The fact that its still a single GPU product with a nice speed increase over GTX 680 and GHz edition?


Good thing that people who will buy it have no need for such justification. 80% more expensive for 40% more performance is not as ludicrous as some try to make it seem. It's a relative price/perf bargain compared to high end CPUs for example.

Also, if Charlie is right and "GK114" is just slightly bigger/faster than GK104 then "Titan" will be king for a long time.


Exactly what I was thinking......"Intel Extreme Edition" processor. The people who can buy these things will.....
 
Good thing that people who will buy it have no need for such justification. 80% more expensive for 40% more performance is not as ludicrous as some try to make it seem. It's a relative price/perf bargain compared to high end CPUs for example.

Also, if Charlie is right and "GK114" is just slightly bigger/faster than GK104 then "Titan" will be king for a long time.

Not that I disagree with your analysis but I recall a large number of people complaining bitterly about the 7970 which had a ~30% increase for around the same price as the 580. I also recall plenty of people saying that it was unimpressive given the year+ gap between the two.

The only non-parallel this time around appears to be the price gap which is markedly worse. Nvidia sure get an easy ride, and I've no doubt they'll get one in the press as well - the same press that was somewhat less than impressed by Tahiti for the reasons I mentioned.
 
The simple fact that a combination of upping the clocks a bit and decent drivers made the same Tahiti silicon 20% faster, proves the initial disappointment was completely warranted. If they had come out swinging full force right from the start, the story could have been quite a bit different.

Titan is ~40% larger than 7970GE and the performance difference is in the same range, not adjusted for the 1 disabled SMX. So the thing performs as expected.

As for the price: I never complained about the $550 of the 7970. As far as I care, they can asked whatever they please.
 
Even at launch the 7970 was a good 20%+ faster than the 580 (Anandtech and TPU had it at 20%, Hexus closer to 25% I think). That's the normal 7970. The GHz edition is obviously a lot further ahead than that.
 
If the DP rate isn't a typo, this thing will find a very eager CUDA audience.
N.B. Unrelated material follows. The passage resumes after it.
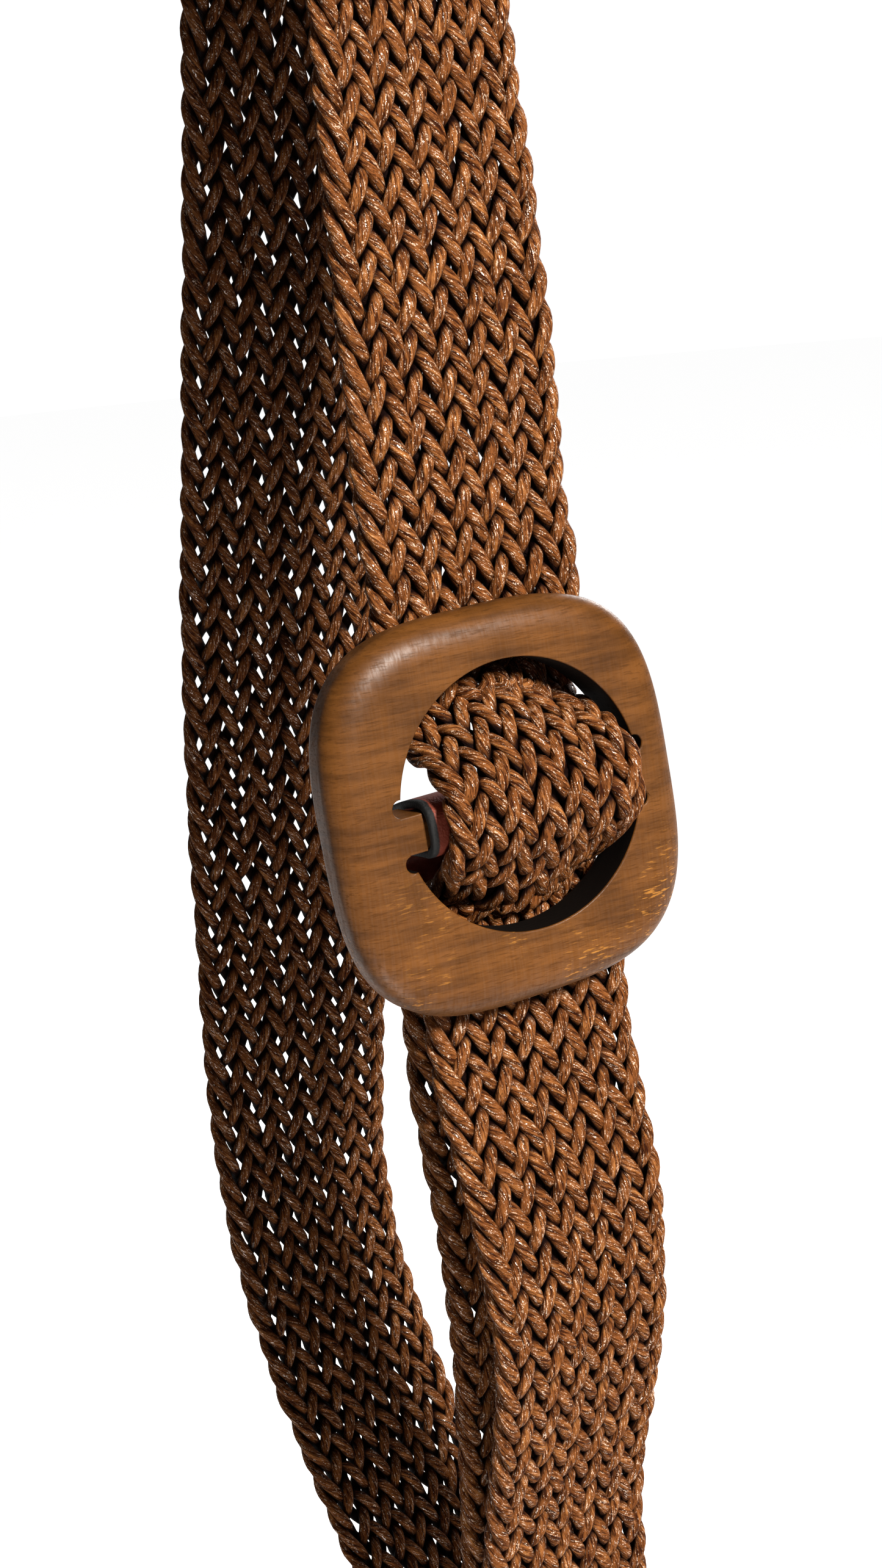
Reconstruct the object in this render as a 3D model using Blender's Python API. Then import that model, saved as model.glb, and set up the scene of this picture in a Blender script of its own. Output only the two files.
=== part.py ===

Yes, at least for people who don't care too much about ECC.

But it's strange, because GK110 is supposed to have 1/3 DP rate, which is not what these numbers show.
 
Even at launch the 7970 was a good 20%+ faster than the 580 (Anandtech and TPU had it at 20%, Hexus closer to 25% I think). That's the normal 7970. The GHz edition is obviously a lot further ahead than that.

Well 20%+ isn't so impressive given how long the GTX580 has been on the market with an architectural overhaul + process node change while going back to the old flagship pricing model of $549.

But like silent_guy points out, things would have been completely different if AMD decided to release say the GHz version as the original 7970. 30~40% would have given it a more receptive welcome and sort of justify their abandonment of their small die/pricing strategy infavor of the old model.
 
Wait a minute, this card has ~15% higher base core clocks than a K20X and comes with faster RAM/more bandwidth while only bumping TDP by 6% and costing significantly less.

Was the K20X's thermal profile unnecessarily conservative? Or did Nvidia get ahold of some magic fairy dust to sprinkle on TSMC's fabs... :-?
 
You mean other than that the GTX 580 was not on 28nm?

That's irrelevant as Titan looks to be making a similar improvement and it's 28nm as well. Perhaps it'll be slightly further ahead than it's nearest competition, but the price you pay for it doesn't even get close to justifying it.

14 months ago the 7970 was 20%-30% faster than the 580 (a card released 13 months previously), costing $550 compared to the 580's $500. It was not particularly well received.

Titan looks to be 30%-40% faster at best than the 8-month old 7970 GHz edition while costing twice as much.

AMD could probably have got another 10-15% more out of the 7970 GHz on time and minor improvements alone had they decided to launch. I find it hard to believe that with a similar die size they wouldn't be quite far ahead or at least even.